USA – Floral industry leaders are making a concerted effort to convince Congress to renew a trade program that could save the industry about USD 20 million annually.

The Generalized System of Preferences (GSP) allows for duty-free access to imported flowers, a critical lifeline for florists across the nation.

The Society of American Florists (SAF) and the Association of Floral Importers of Florida (AFIF) recently held discussions with U.S. Congress members to advocate for the GSP’s renewal.

This program previously provided significant savings by eliminating tariffs on various floral imports, including Ecuadorian roses, which saw a 6.8% tariff removed in 2020. However, the GSP expired shortly after, leaving the floral industry in a challenging position.

Joe Bischoff, SAF’s Senior Lobbyist, emphasized the importance of this initiative. “Our industry has been pushing for this for so long, to no avail yet. It was encouraging to hear that at least we’re being heard, that our continued outreach matters,” he stated after meetings on September 10 with congressional staff from the House Ways and Means Committee and the Senate Finance Committee.

The meetings highlighted how renewing the GSP would positively impact florists and consumers. SAF CEO Kate Penn echoed Bischoff’s sentiments, noting the importance of keeping trade programs at the forefront of congressional discussions. “Showing them how the renewal would help the industry is crucial, and legislators are interested in addressing this matter,” she explained.

The GSP’s lapse has led to increased costs for floral importers, which, in turn, affect end consumers. Christine Boldt, AFIF Executive Vice President, emphasized that the loss of these savings over the past four years has compounded difficulties within the industry.

“Importers will have to pass additional costs to their customers. This trickle-down effect results in increased costs for the end consumer,” she said.

Boldt also pointed out that the added expenses have stunted growth opportunities for many floral businesses. “They haven’t been able to put money into their people or expand the number of employees they hire. It’s been hard for importers, who are the ones paying the duties first,” she added.

Despite their efforts, neither SAF nor AFIF received firm assurances that Congress would pass the GSP renewal by the end of the year. Bischoff noted a mixed sense of optimism. “We’re hearing that there is an appetite to move these trade programs, and that the GSP is probably at the top of the list,” he stated.

However, he cautioned that negotiations around reimbursements for tariffs paid since January 2021 might be necessary.

To maintain momentum, SAF plans to continue its advocacy efforts. On November 19, Bischoff, Penn, and SAF President Oscar Fernandez will return to Washington, D.C., to meet with congressional offices again about this issue.

If the GSP is not renewed before SAF’s Congressional Action Days on March 17 and 18, it will remain a top priority at those meetings.

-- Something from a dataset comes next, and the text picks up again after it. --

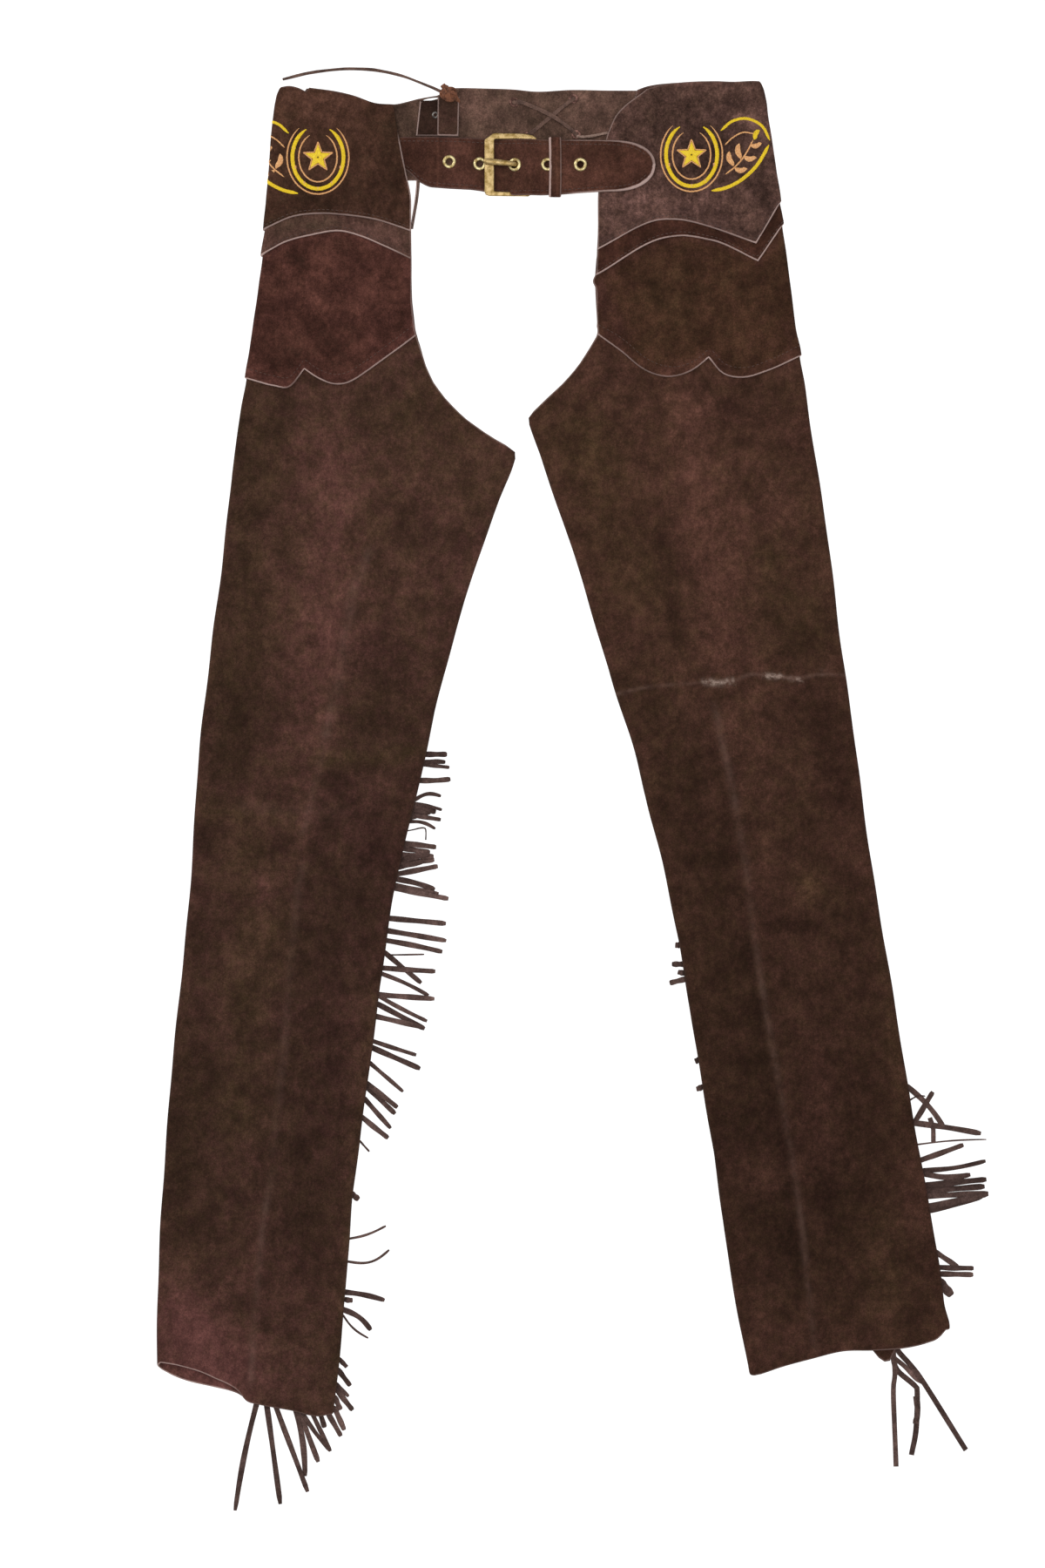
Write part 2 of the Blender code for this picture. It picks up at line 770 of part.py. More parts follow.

In the meantime, Bischoff urges floral professionals to reach out to their elected officials to express the importance of the GSP renewal. “Your advocacy doesn’t end in Washington. It’s vital that they deliver that message at home,” he said.

The floral import industry plays a significant role in the U.S. economy, with imported flowers making up about 64% of the fresh flowers sold in the country.

As the largest consumer of fresh flowers globally, the U.S. relies heavily on imports from countries like Colombia and Ecuador. The renewal of the GSP could not only support floral businesses but also help keep prices stable for consumers.